The Ghana Empire survived and prospered because it was located on major trade routes.

Ghana was well placed to take advantage of trade. It was located midway between the desert, the main source of salt, and the goldfields of the upper Senegal River in the savannah woodlands in the south. Camel caravans crossing the Sahara brought goods such as copper and dried fruit, as well as salt that was mined at Taghaza in present-day northern Mali. The caravans also brought clothing and other manufactured goods, which they exchanged for kola nuts, hides, leather goods, ivory, gold, and slaves. Taxes collected on every trade item entering the kingdom were used to pay for government, a huge army which protected the kingdom's borders and trade routes, and the upkeep of the capital city and major markets. However, it was control of the gold fields in the southwest that was essential to Ghana's political control and economic prosperity. The location of these goldfields was kept strictly secret by the Soninke. By the tenth century, Ghana was an immensely rich and prosperous empire, probably controlling an area the size of Texas or Nigeria in what is now eastern Senegal, southwest Mali, and southern Mauritania. The ruler was acclaimed as the "richest king in the world because of his gold" by Arab traveler Ibn Haukal, who visited the region in about 950 A.D. Demand for gold increased in the ninth and tenth centuries for minting into coins by the Islamic states of North Africa. As the trans-Saharan trade in gold expanded, so did the state of Ghana.  The trans-Sahara trade also brought Islam to the empire, initially to the rulers and townspeople.

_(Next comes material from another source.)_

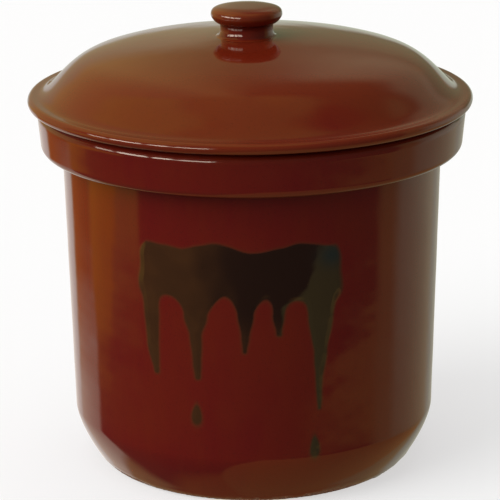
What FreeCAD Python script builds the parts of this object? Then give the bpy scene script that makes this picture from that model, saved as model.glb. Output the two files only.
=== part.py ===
"""Glazed stoneware fermenting crock with a domed lid, a turned knob and two half-moon weights.

Row frame, millimetres: +Z up, origin at the centre of the foot, on the shelf.
Every piece is turned about +Z except the weights, which are two halves of one disc.
"""

import FreeCAD
import Part

import os

# Crock: outside
FOOT_RADIUS = 95.5
FOOT_RECESS_RADIUS = 82.0
FOOT_RECESS_DEPTH = 2.5
FOOT_RECESS_SLOPE = 2.0
HEEL_HEIGHT = 33.0
HEEL_LOW_HANDLE = (98.6, 1.2)
HEEL_HIGH_HANDLE_DROP = 10.7
WALL_RADIUS_AT_HEEL = 111.8
WALL_RADIUS_AT_COLLAR = 115.5
COLLAR_BOTTOM_Z = 196.3
COLLAR_RADIUS_BOTTOM = 128.2
COLLAR_RADIUS_TOP = 130.4
RIM_Z = 222.0

# Crock: inside
WALL = 8.5
FLOOR_Z = 11.0
FLOOR_CORNER = 18.0

# Crock: softened edges
COLLAR_UNDERCUT = 2.5
COLLAR_LOWER_EDGE = 4.6
RIM_OUTER_EDGE = 4.5
RIM_INNER_EDGE = 4.0

# Lid: outside, with the handles of its curves as (radius, z)
LID_RADIUS = 135.0
FLANGE_THICKNESS = 6.3
FLANGE_GAP = 1.5
CROWN_Z = 263.6
KNOB_SEAT_RADIUS = 17.5
CROWN_HANDLE = (41.5, 261.9)
SHOULDER_HANDLE = (84.5, 259.1)
SHOULDER = (101.9, 250.5)
FLANK_HANDLE = (115.4, 243.9)
COVE_HANDLE_RADIUS = 122.0
COVE_END_RADIUS = 129.0

# Lid: underside
BEARING_OUTER_RADIUS = 118.5
LOCATING_RING_CLEARANCE = 2.8
LOCATING_RING_WIDTH = 6.5
LOCATING_RING_DEPTH = 12.0
LOCATING_RING_DRAFT = 0.8
LID_WALL = 8.0
INNER_SPRING_Z = 224.0
INNER_SPRING_RISE = 20.0
INNER_HAUNCH_HANDLE = (87.0, 248.1)
INNER_HAUNCH = (65.0, 251.1)
INNER_VAULT_HANDLE = (45.0, 253.8)
INNER_CROWN_HANDLE_RADIUS = 30.0
INNER_CROWN_RADIUS = 12.0
RING_EDGE = 2.5

# Knob, with heights above its seat
KNOB_HEIGHT = 18.4
KNOB_FOOT_RADIUS = 17.4
KNOB_FLARE_HANDLE = (16.4, 1.9)
KNOB_FLARE_RISE = 1.6
KNOB_WAIST_RADIUS = 16.0
KNOB_WAIST = 4.9
KNOB_THROAT_LOW_HANDLE = 7.4
KNOB_THROAT_HIGH_HANDLE = (16.2, 8.0)
KNOB_THROAT = (17.2, 8.15)
KNOB_UNDERSIDE_HANDLE = (19.5, 8.45)
KNOB_UNDERSIDE_DROP = 0.8
KNOB_HEAD_RADIUS = 21.6
KNOB_HEAD_WIDEST = 13.0
KNOB_CHEEK_RISE = 4.6
KNOB_TOP_HANDLE_RADIUS = 19.5

# Weights
WEIGHT_RADIUS = 89.5
WEIGHT_THICKNESS = 20.0
WEIGHT_SPLIT = 3.0
WEIGHT_EDGE = 6.0
WEIGHT_CORNER = 14.0
WEIGHT_HOLE_RADIUS = 12.0
WEIGHT_HOLE_OFFSET = 40.0
WEIGHT_HOLE_EDGE = 3.0

FLANGE_BOTTOM_Z = RIM_Z + FLANGE_GAP
FLANGE_TOP_Z = FLANGE_BOTTOM_Z + FLANGE_THICKNESS
Z_AXIS = FreeCAD.Vector(0, 0, 1)
ORIGIN = FreeCAD.Vector(0, 0, 0)
SAME_PLACE = 0.05


def wall_radius(z):
    """Outside radius of the wall's straight taper at height z."""
    share = (z - HEEL_HEIGHT) / (COLLAR_BOTTOM_Z - HEEL_HEIGHT)
    return WALL_RADIUS_AT_HEEL + share * (WALL_RADIUS_AT_COLLAR - WALL_RADIUS_AT_HEEL)


MOUTH_RADIUS = wall_radius(RIM_Z) - WALL
LOCATING_RING_RADIUS = MOUTH_RADIUS - LOCATING_RING_CLEARANCE
LOCATING_RING_BOTTOM_Z = RIM_Z - LOCATING_RING_DEPTH


class Outline:
    """A half section in the XZ plane, drawn point to point as (radius, z) and then turned about Z."""

    def __init__(self, radius, z):
        self.start = self.pen = FreeCAD.Vector(radius, 0, z)
        self.edges = []

    def line(self, radius, z):
        tip = FreeCAD.Vector(radius, 0, z)
        self.edges.append(Part.makeLine(self.pen, tip))
        self.pen = tip
        return self

    def arc(self, via, tip):
        """Circular arc through via to tip."""
        points = [FreeCAD.Vector(r, 0, z) for r, z in (via, tip)]
        self.edges.append(Part.Arc(self.pen, *points).toShape())
        self.pen = points[1]
        return self

    def curve(self, *controls):
        """Bezier curve: its controls, of which the last is where it ends."""
        points = [self.pen] + [FreeCAD.Vector(r, 0, z) for r, z in controls]
        bezier = Part.BezierCurve()
        bezier.setPoles(points)
        self.edges.append(bezier.toShape())
        self.pen = points[-1]
        return self

    def turn(self):
        """Closes the outline and turns it into a solid."""
        self.line(self.start.x, self.start.z)
        face = Part.Face(Part.Wire(self.edges))
        return face.revolve(ORIGIN, Z_AXIS, 360)


def round_rings(solid, *corners):
    """Fillets the circular edges at (radius, z), one corner (radius, z, fillet) at a time."""
    for radius, z, fillet in corners:
        near = [
            edge
            for edge in solid.Edges
            if isinstance(edge.Curve, Part.Circle)
            and abs(edge.Curve.Radius - radius) < SAME_PLACE
            and abs(edge.Curve.Center.z - z) < SAME_PLACE
        ]
        solid = solid.makeFillet(fillet, near)
    return solid.Solids[0]


def crock_body():
    """Pot with a foot ring, a full heel, a gently flared wall and a thick collar round the mouth."""
    heel_high_z = HEEL_HEIGHT - HEEL_HIGH_HANDLE_DROP
    inner_floor_radius = wall_radius(FLOOR_Z) - WALL
    outline = Outline(0, FOOT_RECESS_DEPTH)
    outline.line(FOOT_RECESS_RADIUS, FOOT_RECESS_DEPTH)
    outline.line(FOOT_RECESS_RADIUS + FOOT_RECESS_SLOPE, 0)
    outline.line(FOOT_RADIUS, 0)
    outline.curve(
        HEEL_LOW_HANDLE,
        (wall_radius(heel_high_z), heel_high_z),
        (WALL_RADIUS_AT_HEEL, HEEL_HEIGHT),
    )
    outline.line(WALL_RADIUS_AT_COLLAR, COLLAR_BOTTOM_Z)
    outline.line(COLLAR_RADIUS_BOTTOM, COLLAR_BOTTOM_Z)
    outline.line(COLLAR_RADIUS_TOP, RIM_Z)
    outline.line(MOUTH_RADIUS, RIM_Z)
    outline.line(inner_floor_radius, FLOOR_Z)
    outline.line(0, FLOOR_Z)
    return round_rings(
        outline.turn(),
        (inner_floor_radius, FLOOR_Z, FLOOR_CORNER),
        (MOUTH_RADIUS, RIM_Z, RIM_INNER_EDGE),
        (COLLAR_RADIUS_TOP, RIM_Z, RIM_OUTER_EDGE),
        (COLLAR_RADIUS_BOTTOM, COLLAR_BOTTOM_Z, COLLAR_LOWER_EDGE),
        (WALL_RADIUS_AT_COLLAR, COLLAR_BOTTOM_Z, COLLAR_UNDERCUT),
    )


def lid():
    """Domed lid: flat knob seat, full shoulder, cove, round-edged flange, bearing and locating rings."""
    half = FLANGE_THICKNESS / 2
    inner_crown_z = CROWN_Z - LID_WALL
    ring_inner = LOCATING_RING_RADIUS - LOCATING_RING_WIDTH
    outline = Outline(0, CROWN_Z)
    outline.line(KNOB_SEAT_RADIUS, CROWN_Z)
    outline.curve(CROWN_HANDLE, SHOULDER_HANDLE, SHOULDER)
    outline.curve(
        FLANK_HANDLE,
        (COVE_HANDLE_RADIUS, FLANGE_TOP_Z),
        (COVE_END_RADIUS, FLANGE_TOP_Z),
    )
    outline.line(LID_RADIUS - half, FLANGE_TOP_Z)
    outline.arc((LID_RADIUS, FLANGE_TOP_Z - half), (LID_RADIUS - half, FLANGE_BOTTOM_Z))
    outline.line(BEARING_OUTER_RADIUS + FLANGE_GAP, FLANGE_BOTTOM_Z)
    outline.line(BEARING_OUTER_RADIUS, RIM_Z)
    outline.line(LOCATING_RING_RADIUS, RIM_Z)
    outline.line(LOCATING_RING_RADIUS - LOCATING_RING_DRAFT, LOCATING_RING_BOTTOM_Z)
    outline.line(ring_inner, LOCATING_RING_BOTTOM_Z)
    outline.line(ring_inner, INNER_SPRING_Z)
    outline.curve(
        (ring_inner, INNER_SPRING_Z + INNER_SPRING_RISE),
        INNER_HAUNCH_HANDLE,
        INNER_HAUNCH,
    )
    outline.curve(
        INNER_VAULT_HANDLE,
        (INNER_CROWN_HANDLE_RADIUS, inner_crown_z),
        (INNER_CROWN_RADIUS, inner_crown_z),
    )
    outline.line(0, inner_crown_z)
    return round_rings(
        outline.turn(),
        (LOCATING_RING_RADIUS - LOCATING_RING_DRAFT, LOCATING_RING_BOTTOM_Z, RING_EDGE),
        (ring_inner, LOCATING_RING_BOTTOM_Z, RING_EDGE),
    )


def lid_knob():
    """Turned knob luted to the lid: slightly flared foot, waisted neck and a round-edged head."""

    def at(radius, height):
        return (radius, CROWN_Z + height)

    outline = Outline(0, CROWN_Z)
    outline.line(KNOB_FOOT_RADIUS, CROWN_Z)
    outline.curve(
        at(*KNOB_FLARE_HANDLE),
        at(KNOB_WAIST_RADIUS, KNOB_WAIST - KNOB_FLARE_RISE),
        at(KNOB_WAIST_RADIUS, KNOB_WAIST),
    )
    outline.curve(
        at(KNOB_WAIST_RADIUS, KNOB_THROAT_LOW_HANDLE),
        at(*KNOB_THROAT_HIGH_HANDLE),
        at(*KNOB_THROAT),
    )
    outline.curve(
        at(*KNOB_UNDERSIDE_HANDLE),
        at(KNOB_HEAD_RADIUS, KNOB_HEAD_WIDEST - KNOB_UNDERSIDE_DROP),
        at(KNOB_HEAD_RADIUS, KNOB_HEAD_WIDEST),
    )
    outline.curve(
        at(KNOB_HEAD_RADIUS, KNOB_HEAD_WIDEST + KNOB_CHEEK_RISE),
        at(KNOB_TOP_HANDLE_RADIUS, KNOB_HEIGHT),
        at(0, KNOB_HEIGHT),
    )
    return outline.turn()


def weight(side):
    """Half-moon weight on the crock's floor, with a finger hole. side is -1 for left and +1 for right."""
    near = WEIGHT_SPLIT / 2
    corner = FreeCAD.Vector(near if side > 0 else -WEIGHT_RADIUS, -WEIGHT_RADIUS, FLOOR_Z)
    disc = Part.makeCylinder(WEIGHT_RADIUS, WEIGHT_THICKNESS, FreeCAD.Vector(0, 0, FLOOR_Z), Z_AXIS)
    half = disc.common(Part.makeBox(WEIGHT_RADIUS - near, 2 * WEIGHT_RADIUS, WEIGHT_THICKNESS, corner))
    upright = [
        edge
        for edge in half.Edges
        if abs(edge.BoundBox.ZLength - WEIGHT_THICKNESS) < SAME_PLACE
        and abs(edge.BoundBox.Center.x - side * near) < SAME_PLACE
    ]
    half = half.makeFillet(WEIGHT_CORNER, upright)
    level = [edge for edge in half.Edges if edge.BoundBox.ZLength < SAME_PLACE]
    half = half.makeFillet(WEIGHT_EDGE, level)
    hole_centre = FreeCAD.Vector(side * WEIGHT_HOLE_OFFSET, 0, FLOOR_Z)
    hole = Part.makeCylinder(WEIGHT_HOLE_RADIUS, WEIGHT_THICKNESS, hole_centre, Z_AXIS)
    half = half.cut(hole)
    return round_rings(
        half,
        (WEIGHT_HOLE_RADIUS, FLOOR_Z, WEIGHT_HOLE_EDGE),
        (WEIGHT_HOLE_RADIUS, FLOOR_Z + WEIGHT_THICKNESS, WEIGHT_HOLE_EDGE),
    )


PIECES = {
    "crock_body": crock_body,
    "lid": lid,
    "lid_knob": lid_knob,
    "weight_left": lambda: weight(-1),
    "weight_right": lambda: weight(+1),
}

os.makedirs("parts", exist_ok=True)
for name, make in PIECES.items():
    make().exportStep(os.path.join("parts", name + ".step"))
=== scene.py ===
import math

import bpy
import numpy as np
from mathutils import Matrix, Vector


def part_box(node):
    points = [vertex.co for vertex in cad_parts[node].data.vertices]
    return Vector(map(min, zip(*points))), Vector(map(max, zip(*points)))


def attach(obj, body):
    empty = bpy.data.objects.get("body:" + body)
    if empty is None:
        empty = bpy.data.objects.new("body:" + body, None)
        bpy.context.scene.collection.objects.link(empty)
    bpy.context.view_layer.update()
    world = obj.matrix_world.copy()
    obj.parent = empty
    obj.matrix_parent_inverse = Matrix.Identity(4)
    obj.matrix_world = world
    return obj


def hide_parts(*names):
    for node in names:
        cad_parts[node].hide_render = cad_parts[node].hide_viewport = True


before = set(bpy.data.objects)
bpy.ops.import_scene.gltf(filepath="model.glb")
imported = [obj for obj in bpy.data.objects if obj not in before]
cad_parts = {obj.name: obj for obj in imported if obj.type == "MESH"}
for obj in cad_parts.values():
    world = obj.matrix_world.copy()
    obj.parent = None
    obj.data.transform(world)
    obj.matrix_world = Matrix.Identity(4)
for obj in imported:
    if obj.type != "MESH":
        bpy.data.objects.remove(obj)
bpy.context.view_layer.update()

MM = 0.001
TURN = 2 * math.pi


def size(node, corner, axis):
    """One coordinate of a CAD node's box, in millimetres. corner is 0 for low and 1 for high."""
    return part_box(node)[corner][axis] / MM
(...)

Locally obtained iron ore was used to make tools, which made agriculture easier and more efficient, and permitted the growth of larger settled communities. Iron-tipped spearheads, lances, knives, and swords gave ancient Soninke soldiers technological superiority over their neighbors who used bone and wood. The Soninke were thus able to capture more farming and grazing land from their weaker, less-organized neighbors. The Soninke were also able to obtain horses from the Saharan nomads with whom they were in contact, which enabled them to move farther and faster.

The Ghana Empire collapsed under the onslaught of invaders from the north and west and because of economic pulls to the east and south.

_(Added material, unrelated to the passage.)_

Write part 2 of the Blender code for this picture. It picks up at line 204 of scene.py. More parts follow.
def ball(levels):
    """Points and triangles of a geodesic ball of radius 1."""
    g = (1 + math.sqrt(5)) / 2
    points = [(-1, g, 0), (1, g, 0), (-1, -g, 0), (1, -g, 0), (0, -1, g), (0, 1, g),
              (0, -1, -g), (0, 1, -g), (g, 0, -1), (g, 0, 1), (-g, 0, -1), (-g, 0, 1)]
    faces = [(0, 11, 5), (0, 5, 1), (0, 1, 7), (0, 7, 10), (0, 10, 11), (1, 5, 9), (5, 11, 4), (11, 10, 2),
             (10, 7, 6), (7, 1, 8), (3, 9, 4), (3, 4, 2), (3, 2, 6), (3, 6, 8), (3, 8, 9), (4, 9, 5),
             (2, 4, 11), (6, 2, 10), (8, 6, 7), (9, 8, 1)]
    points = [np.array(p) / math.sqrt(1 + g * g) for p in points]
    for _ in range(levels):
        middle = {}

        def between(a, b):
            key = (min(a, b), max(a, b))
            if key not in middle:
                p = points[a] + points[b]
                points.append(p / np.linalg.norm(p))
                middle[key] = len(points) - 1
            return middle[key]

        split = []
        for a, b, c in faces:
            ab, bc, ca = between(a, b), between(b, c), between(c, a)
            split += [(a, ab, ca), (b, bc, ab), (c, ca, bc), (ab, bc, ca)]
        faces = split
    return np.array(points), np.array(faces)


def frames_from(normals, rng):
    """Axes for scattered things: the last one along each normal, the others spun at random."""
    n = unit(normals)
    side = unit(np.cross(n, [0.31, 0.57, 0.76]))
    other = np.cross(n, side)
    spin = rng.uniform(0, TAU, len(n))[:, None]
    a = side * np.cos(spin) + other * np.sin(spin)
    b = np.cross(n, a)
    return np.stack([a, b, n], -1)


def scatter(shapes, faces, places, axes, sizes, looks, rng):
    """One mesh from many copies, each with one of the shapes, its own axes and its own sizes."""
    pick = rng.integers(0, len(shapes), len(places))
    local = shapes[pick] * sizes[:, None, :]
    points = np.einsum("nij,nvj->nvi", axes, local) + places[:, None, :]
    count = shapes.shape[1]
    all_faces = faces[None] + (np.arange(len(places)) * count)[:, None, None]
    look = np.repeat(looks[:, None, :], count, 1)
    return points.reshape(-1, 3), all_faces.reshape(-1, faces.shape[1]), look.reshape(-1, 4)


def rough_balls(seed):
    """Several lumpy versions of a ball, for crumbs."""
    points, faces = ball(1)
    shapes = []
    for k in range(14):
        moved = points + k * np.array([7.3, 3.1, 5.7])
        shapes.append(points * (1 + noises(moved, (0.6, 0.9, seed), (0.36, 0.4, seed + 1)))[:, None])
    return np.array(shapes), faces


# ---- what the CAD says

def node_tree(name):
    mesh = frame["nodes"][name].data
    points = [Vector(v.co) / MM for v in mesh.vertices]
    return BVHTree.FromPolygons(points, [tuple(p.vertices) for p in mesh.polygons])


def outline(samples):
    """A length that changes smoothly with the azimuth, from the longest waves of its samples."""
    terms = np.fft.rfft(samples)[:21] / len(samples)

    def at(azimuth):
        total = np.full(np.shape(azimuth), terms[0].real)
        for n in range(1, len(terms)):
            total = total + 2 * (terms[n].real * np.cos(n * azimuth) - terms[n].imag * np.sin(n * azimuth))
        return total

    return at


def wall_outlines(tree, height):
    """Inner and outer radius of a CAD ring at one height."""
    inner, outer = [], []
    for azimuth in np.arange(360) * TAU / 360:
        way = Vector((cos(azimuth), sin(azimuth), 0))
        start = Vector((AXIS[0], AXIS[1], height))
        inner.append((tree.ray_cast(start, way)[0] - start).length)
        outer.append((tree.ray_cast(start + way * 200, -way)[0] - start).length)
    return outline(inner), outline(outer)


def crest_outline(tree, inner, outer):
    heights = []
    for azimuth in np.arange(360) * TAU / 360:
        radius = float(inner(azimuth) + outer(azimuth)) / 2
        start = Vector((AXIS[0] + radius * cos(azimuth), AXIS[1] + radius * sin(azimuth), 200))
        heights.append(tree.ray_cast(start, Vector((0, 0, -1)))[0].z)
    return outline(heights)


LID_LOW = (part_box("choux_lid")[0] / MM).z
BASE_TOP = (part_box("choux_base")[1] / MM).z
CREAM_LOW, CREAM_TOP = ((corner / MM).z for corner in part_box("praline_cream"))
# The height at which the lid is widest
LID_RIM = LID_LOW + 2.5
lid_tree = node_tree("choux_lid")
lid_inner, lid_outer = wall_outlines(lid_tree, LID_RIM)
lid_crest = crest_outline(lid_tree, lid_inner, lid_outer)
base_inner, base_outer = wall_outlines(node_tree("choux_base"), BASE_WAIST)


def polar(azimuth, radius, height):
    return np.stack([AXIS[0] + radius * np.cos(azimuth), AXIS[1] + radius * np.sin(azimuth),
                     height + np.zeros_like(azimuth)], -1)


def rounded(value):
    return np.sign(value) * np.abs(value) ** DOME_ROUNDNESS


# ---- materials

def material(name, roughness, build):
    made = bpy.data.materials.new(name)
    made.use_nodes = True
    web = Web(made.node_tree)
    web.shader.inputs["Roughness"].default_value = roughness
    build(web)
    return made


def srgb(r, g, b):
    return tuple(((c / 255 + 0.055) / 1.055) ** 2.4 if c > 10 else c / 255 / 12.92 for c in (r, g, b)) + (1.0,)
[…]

In the eleventh century, shortly after Ghana reached its zenith, the city of Kumbi Saleh fell to the Berber Almoravids (1076), who swept across the desert from present-day Mauritania in an effort to control the gold trade and to purify Islam, as it was practiced in Ghana.  The invaders subsequently withdrew, but the kingdom of Ghana was weakened. Later invasions by the Takrur people from the west (the Senegal valley) and others, together with secessionist movements from many rebellious sub-kingdoms which had previously paid regular tribute to the Ghanaian king, gradually made the trade routes through Ghana too dangerous. As a result, the Muslim merchants moved eastward, and with the loss of trade, the kingdom of Ghana began to crumble. In addition, in the eleventh and twelfth centuries, the Bure goldfields were opened up to the south, also drawing traders further east. A terrible drought further compounded the suffering and accelerated the deterioration of the environment--degradation that was probably accentuated also by overgrazing. By the mid-thirteenth century, the once great empire of Ghana had disintegrated.